Había estudiado yo en Biología que el olor y el sabor son la misma cosa por no sé qué conexión entre el olfato y las papilas gustativas, pero hete aquí que los franceses contradicen, como siempre, las leyes naturales produciendo un queso que, aunque sabe a gloria, huele a demonios; concretamente a pies de los que huelen cuando se ponen a ello. Los buenos quesos franceses no nos evocan la infancia como la magdalena de Proust sino el calcetín intemporal; ese calcetín sudado que, después de recorrer toda la ruta de Santiago, llega a la última etapa, heroico y austero sin consentir el lavado hasta llegar a su objetivo como la camisa de Isabel La Católica antes de la conquista de Granada. Ese calcetín en la zapatilla del adolescente en plena ebullición hormonal sin orear en su reconcentrado dormitorio. Y esa zapatilla misma del polizón ilegal que emana los efluvios propios de una crisis de pánico al pasar por el estrecho.
En fin, hay sudores de pies que están justificados y otros que no. Según el estudio de un psiquiatra de la Universidad de Michigan hay guarros de pies a posta que responden a un perfil psicopático preciso. O sea, se trata de misántropos, con una fobia social tan acusada, que utilizan sus pies como herramienta disuasoria para lograr que no se les acerque bicho viviente ni aun provisto de mascarilla. Claro está que también hay otros caracteres psicopáticos que se valen de las mismas estrategias a objeto de procurarse el perfecto aislamiento; los guarros de boca, los de axila y los de partes pudendas que son de lo más persuasivo a la hora de ahuyentar la proximidad física del prójimo. Sin embargo, ninguno es tan letal como el aquejado por el síndrome de pies pestilentes, conocido como “Pedis zorrunanculus” o “Pederabilis putrefactus”, quien provoca la estampida general en torno a sí con eficiencia infalible e inexorable, de modo que es el único que logra habitación privada en los viajes organizados y asiento doble en el autobús.

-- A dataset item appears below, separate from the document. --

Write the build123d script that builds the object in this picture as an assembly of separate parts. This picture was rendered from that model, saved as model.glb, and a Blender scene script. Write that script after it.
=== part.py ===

Muy bien, siendo su vocación la soledad, podría retirarse al monte como el anacoreta, pero, como además de guarro de pies, es bastante flojo, prefiere convertir en páramo las calles a su paso en vez de irse al páramo directamente. Como todo psicópata es bastante egocéntrico y disfruta dando por el saco. Eso dejó dicho el célebre psiquiatra de la Universidad de Michigan estando en la agonía antes de morir por asfixia, “pies para qué os quiero”.
Se entiende que era de Michigan y no francés, pues los franceses, de olfato exquisito y peculiar, pueden combinar en su pituitaria el hallazgo de las más refinadas fragancias en los perfumes con el del queso más pestilente en su mesa.

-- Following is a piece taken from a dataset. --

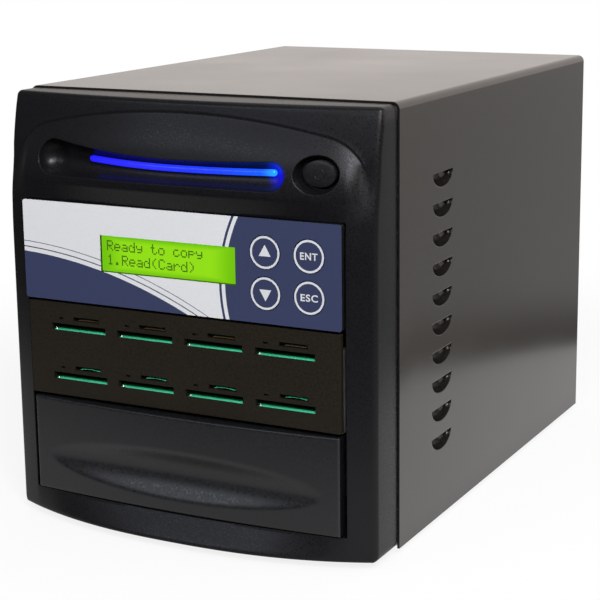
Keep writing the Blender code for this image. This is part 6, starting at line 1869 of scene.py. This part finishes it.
@dataclass
class Rear:
    """The back: round-wire fan guards, cross-recess screws, appliance inlet and mains rocker."""

    wire: float = 0.8
    ring_shares: tuple[float, ...] = (0.22, 0.4)
    hub_half: float = 0.75
    arm_share: float = 0.62
    arm_radius: float = 0.6
    eye_radius: float = 2.8
    eye_wire: float = 0.7
    head_height: float = 1.6
    head_taper: float = 0.86
    recess: Triple = (0.55, 0.13, 0.5)
    thread: Triple = (1.2, 1.48, 0.7)
    inlet_lip: float = 1.5
    inlet_corner: float = 2.0
    inlet_step: float = 1.8
    well_half: Pair = (11.75, 8.25)
    well_cut: float = 4.5
    well_depth: float = 15.5
    pins: tuple[Pair, ...] = ((-7.0, -1.0), (7.0, -1.0), (0.0, 3.0))
    pin_half: Pair = (1.0, 2.0)
    pin_length: float = 10.6
    rocker_axis: Pair = (37.0, 224.0)
    rocker_tilt: float = math.radians(9.0)
    rocker_size: Pair = (7.75, 5.5)
    mark_share: float = 0.54

    def build(self) -> None:
        """Makes every piece of the back."""
        for node in ("case_fan_guard", "supply_fan_guard"):
            self.guard(node)
        for name in sorted(frame["nodes"]):
            if name.startswith(("cover_screw", "supply_screw")):
                self.screw(name)
        self.inlet()
        self.rocker()

    def guard(self, node: str) -> None:
        """A finger guard of round wire welded to crossed arms, with screws through its eyes.

        Args:
            node: The CAD node that it stands for.
        """
        low, high = node_box(node)
        x, z = middle_of(low, high)
        y = low.y + self.wire
        reach = (high.x - low.x) / 2 - self.eye_radius
        size = reach * math.sqrt(2.0) / self.arm_share
        eye = self.eye_radius - 0.75
        parts = [ring((x, y, z), size * share, self.wire) for share in self.ring_shares]
        parts.append(post((x, z), (y - self.hub_half, y + self.hub_half), size * self.ring_shares[0] / 2))
        heads = []
        for across in (-1.0, 1.0):
            for along in (-1.0, 1.0):
                corner = (x + across * reach, y, z + along * reach)
                parts.append(rod((x, y, z), corner, self.arm_radius, sides=16))
                parts.append(ring(corner, eye, self.eye_wire, 40))
                heads.append(self.head((corner[0], corner[2]), y - self.arm_radius, high.y, eye))
        finish_piece(node + "_wires", merged(parts), NICKEL, stands_for=[node])
        finish_piece(node + "_screws", merged(heads), SCREW_ZINC)

    def head(self, place: Pair, start: float, end: float, radius: float) -> Mesh:
        """A pan head with a cross recess, its bearing face at start and its crown at end.

        Args:
            place: The screw's axis in X and Z.
            start: Depth of its bearing face.
            end: Depth of its crown.
            radius: Radius of the head.

        Returns:
            The head.
        """
        height = end - start
        pan = post(place, (start, end), radius, radius * self.head_taper)
        rim = [edge for edge in pan.edges if all(abs(vert.co.y - end) < 0.001 for vert in edge.verts)]
        bevelled(pan, rim, height * 0.35, 4)
        arm, slot, deep = self.recess
        halves = ((radius * arm, radius * slot), (radius * slot, radius * arm))
        cross = [block(place, half, (end - height * deep, end + 1.0)) for half in halves]
        return combined(pan, cross, Operation.CUT)

    def screw(self, node: str) -> None:
        """One machine screw: pan head and a shank with thread ridges.

        Args:
            node: The CAD node that it stands for.
        """
        low, high = node_box(node)
        place = middle_of(low, high)
        bearing = high.y - self.head_height
        core, crest, pitch = self.thread
        shank = [post(place, (low.y, bearing + 0.05), core, sides=24)]
        for turn in range(int((bearing - low.y) / pitch)):
            start = low.y + pitch * turn
            shank.append(post(place, (start, start + pitch / 2), core, crest, 24))
            shank.append(post(place, (start + pitch / 2, start + pitch), crest, core, 24))
        head = self.head(place, bearing, high.y, (high.x - low.x) / 2)
        finish_piece(node + "_pan_head", merged([head, *shank]), SCREW_ZINC, stands_for=[node])

    def inlet(self) -> None:
        """The appliance inlet: flanged body with a chamfered well and three flat pins."""
        low, high = node_box("mains_inlet")
        x, z = middle_of(low, high)
        step = self.inlet_step
        flange = box((low.x, high.y - self.inlet_lip, low.z), high)
        flange = rounded(flange, self.inlet_corner, along=1, segments=5)
        body = box((low.x + step, low.y, low.z + step), (high.x - step, high.y - 0.5, high.z - step))
        well = prism(self.well_outline(x, z), (high.y - self.well_depth, high.y + 2.0))
        solid = combined(rounded(body, 0.8, along=1), [flange], Operation.JOIN)
        solid = combined(solid, [well], Operation.CUT)
        finish_piece("appliance_inlet", solid, NYLON, stands_for=["mains_inlet"])
        floor = high.y - self.well_depth - 0.1
        span = (floor, floor + self.pin_length)
        pins = (block((x + across, z + rise), self.pin_half, span) for across, rise in self.pins)
        finish_piece("inlet_pins", merged(rounded(pin, 0.4) for pin in pins), BRASS)

    def well_outline(self, x: float, z: float) -> list[Pair]:
        """Outline of the connector's well, its upper corners cut off.

        Args:
            x: Middle of the inlet.
            z: Its height.

        Returns:
            The corners in X and Z.
        """
        (half, rise), cut = self.well_half, self.well_cut
        right = [(half, -rise), (half, rise - cut), (half - cut, rise)]
        return [(x + across, z + up) for across, up in right + [(-across, up) for across, up in right[::-1]]]

    def rocker(self) -> None:
        """White marks on the rocker's two faces: a line for on and a ring for off."""
        low, high = node_box("mains_rocker")
        turn = Matrix.Rotation(self.rocker_tilt, 4, "Z")
        place = Matrix.Translation((*self.rocker_axis, (low.z + high.z) / 2)) @ turn
        half, thickness = self.rocker_size
        rise = thickness * math.tan(self.rocker_tilt)
        across = half * self.mark_share
        y = thickness / 2 - rise + 2 * rise * across / half
        line = rod((0, 0, -1.5), (0, 0, 1.5), 0.28, sides=12)
        marks = []
        for side, mark in ((-1.0, line), (1.0, ring((0, 0, 0), 1.4, 0.26, 40))):
            lean = Matrix.Rotation(side * math.atan2(2 * rise, half), 4, "Z")
            flat = Matrix.Diagonal((1.0, 0.25, 1.0, 1.0))
            marks.append(moved(mark, place @ Matrix.Translation((side * across, y, 0.0)) @ lean @ flat))
        finish_piece("rocker_marks", merged(marks), WHITE_INK, Body.ROCKER)


@dataclass
class CarriedNodes:
    """CAD nodes that keep their shape and get a better finish, by the start of their names."""

    finishes: tuple[tuple[Finish, tuple[str, ...]], ...] = (
        (ZINC, ("base_pan", "rear_panel", "supply_case")),
        (INNER_ZINC, ("front_frame", "bay_bracket", "card_bay_tray", "lcd_bay_tray")),
        (BOARD, ("card_board", "controller_board", "keypad_board", "light_board", "supply_board")),
        (SOCKET, ("card_socket",)),
        (CARD_PLASTIC, ("card_faceplate",)),
        (NYLON, ("case_fan", "supply_fan", "mains", "power_switch")),
        (ALUMINIUM, ("controller_heatsink",)),
        (RUBBER, ("foot",)),
        (RIBBON, ("data_ribbon",)),
        (HARNESS, ("power_harness",)),
    )

    def dress(self) -> None:
        """Gives each shown node its finish."""
        for name, node in frame["nodes"].items():
            for finish, starts in self.finishes:
                if not name.startswith(starts):
                    continue
                for slot in node.material_slots:
                    slot.material = material_of(finish)
                LOG.info("%s: %s", name, finish.name)


@dataclass
class Studio:
    """Camera at the photograph's angle, pale floor and soft lamps."""

    eye: Triple = (348.98, -583.77, 254.57)
    right: Triple = (0.893425, 0.449119, -0.008978)
    down: Triple = (0.086786, -0.192175, -0.977515)
    focal_px: float = 1660.0
    frame_px: float = 600.0
    centre_px: Pair = (325.0, 270.0)
    aim: Triple = (0.0, 0.0, 0.09)
    floor_half_m: float = 6.0
    backdrop: Quad = (0.1, 0.98, 0.12, 0.95)
    fill_share: float = 0.9

    def build(self) -> None:
        """Makes the camera, the floor, the lamps and the world."""
        self.camera()
        self.floor()
        self.lamp("top_softbox", (0.0, 0.1, 1.3), (1.1, 1.1), 2.5)
        self.lamp("left_window", (-0.58, -1.25, 0.84), (0.85, 0.3), 2.4, "#e8efff")
        self.lamp("front_softbox", (0.36, -1.25, 0.9), (0.4, 0.4), 6.4, "#f2f5ff")
        self.lamp("key_softbox", (0.9, -1.1, 1.2), (0.5, 0.5), 23.0)
        self.lamp("right_softbox", (1.25, 0.3, 0.8), (0.7, 0.7), 4.5, "#ffeedd")
        self.world()

    def camera(self) -> None:
        """The camera that was fitted to the photograph."""
        camera = bpy.data.cameras.new("photo_camera")
        camera.sensor_width = 36.0
        camera.lens = self.focal_px / self.frame_px * camera.sensor_width
        camera.shift_x = -(self.centre_px[0] / self.frame_px - 0.5)
        camera.shift_y = self.centre_px[1] / self.frame_px - 0.5
        camera.clip_end = 20.0
        right, up = Vector(self.right), -Vector(self.down)
        turn = Matrix((right, up, right.cross(up))).transposed().to_4x4()
        holder = linked("photo_camera", camera)
        holder.matrix_world = Matrix.Translation(PLACE @ Vector(self.eye)) @ turn
        bpy.context.scene.camera = holder
        bpy.context.scene.view_settings.view_transform = "Standard"

    def floor(self) -> None:
        """The floor, a hair under the feet."""
        bm = bmesh.new()
        bmesh.ops.create_grid(bm, x_segments=1, y_segments=1, size=self.floor_half_m)
        mesh = mesh_of("studio_floor", bm)
        mesh.transform(Matrix.Translation((0.0, 0.0, -0.0002)))
        mesh.materials.append(material_of(FLOOR))
        made = linked("studio_floor", mesh)

    def lamp(self, name: str, place: Point, size: Pair, power: float, tint: str = "#ffffff") -> None:
        """A rectangular softbox aimed at the object.

        Args:
            name: The lamp's name.
            place: Where it stands.
            size: Width and height.
            power: Watts.
            tint: Colour of its light.
        """
        light = bpy.data.lights.new(name, "AREA")
        light.shape = "RECTANGLE"
        light.size, light.size_y = size
        light.energy = power
        light.color = linear(tint)[:3]
        way = Vector(self.aim) - Vector(place)
        holder = linked(name, light)
        holder.matrix_world = Matrix.Translation(place) @ way.to_track_quat("-Z", "Y").to_matrix().to_4x4()
        holder.visible_camera = False

    def world(self) -> None:
        """A white backdrop behind for camera, mirrors and glass, and dim light from all round."""
        world = bpy.data.worlds.new("studio")
        bpy.context.scene.world = world
        shader = Shader("studio", world)
        low, high, dim, full = self.backdrop
        ends = {0: shader.add("SeparateXYZ", {0: shader.place}, "Y"), 1: low, 2: high, 3: dim, 4: full}
        back = shader.add("MapRange", ends, **SMOOTH)
        kinds = ("Camera", "Glossy", "Transmission")
        camera, gloss, glass = (shader.add("LightPath", out=f"Is {kind} Ray") for kind in kinds)
        mirror = shader.add("Math", {0: gloss, 1: glass}, operation="MAXIMUM")
        share = shader.add("MapRange", {0: mirror, 3: self.fill_share, 4: 1.0})
        light = shader.add("Math", {0: back, 1: share}, operation="MULTIPLY")
        seen = shader.add("Math", {0: camera, 1: light}, operation="MAXIMUM")
        tone = shader.add("Mix", {0: camera, 6: linear("#fff7f3"), 7: linear("#ffffff")}, **COLOURS)
        shader.join(shader.surface, {"Color": tone, "Strength": seen})


def main() -> None:
    """Builds every piece in order."""
    logging.basicConfig(level=logging.INFO, format="%(message)s")
    for part in (Studio(), Cover(), Bezel(), DisplayBay(), CardBay(), BlankCover(), Rear()):
        LOG.info("building %s", type(part).__name__)
        part.build()
    CarriedNodes().dress()


if __name__ == "__main__":
    main()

La primera vez que me alojé en París fue en el piso de calle Mozart de Marie Bonheur, glamurosa decoradora de interiores. De noche era un lugar aún más elegante por el efecto de las luces indirectas, pero, debido a sus gustos culinarios a la hora de la cena, olía intensamente a coles de Bruselas y a pies putrefactos, como huelen los buenos quesos franceses. Por fortuna, Madame Bonheur además de interiores tenía un balcón, donde reposaba largamente mi olfato a la intemperie de los bajo cero característicos en los inviernos de París, con lo cual contraje un mayúsculo resfriado que me hizo insensible a los malhadados efluvios de su cocina. Menos mal.
Otras veces en París me he alojado por mi cuenta y he probado la Bohemia. Cómo no, uno le echa un vistazo a los precios en los restaurantes y acaba comprándose una buena botella de vino y un queso en la tienda de algún argelino. Qué románticas son esas cenas bohemias en una buhardilla de Montmartre, avistando a lo lejos la torre Eiffel. Pero, oh, là, là, qué crueles las mañanas cuando el queso se ha adueñado de la atmósfera de cada rincón de la buhardilla. En estas circunstancias, se comprende el existencialismo de los existencialistas y el malditismo de los malditos. El ánimo se va a los pies, maldita sea, y dan ganas de tirarse por la ventana.
Yo sé que es una frivolidad hablar de quesos, con el agravante o no de que huelan a pies, dadas las cosas gravísimas que están sucediendo en el mundo, pero hay quien recomienda que, de vez en cuando, se hable de cosas cercanas. Y nada ha sido tan cercano para mí en los últimos días como cierto queso francés. Él ha sustentado mis noches y ha atormentado mis mañanas. En cierto modo, le debía este artículo.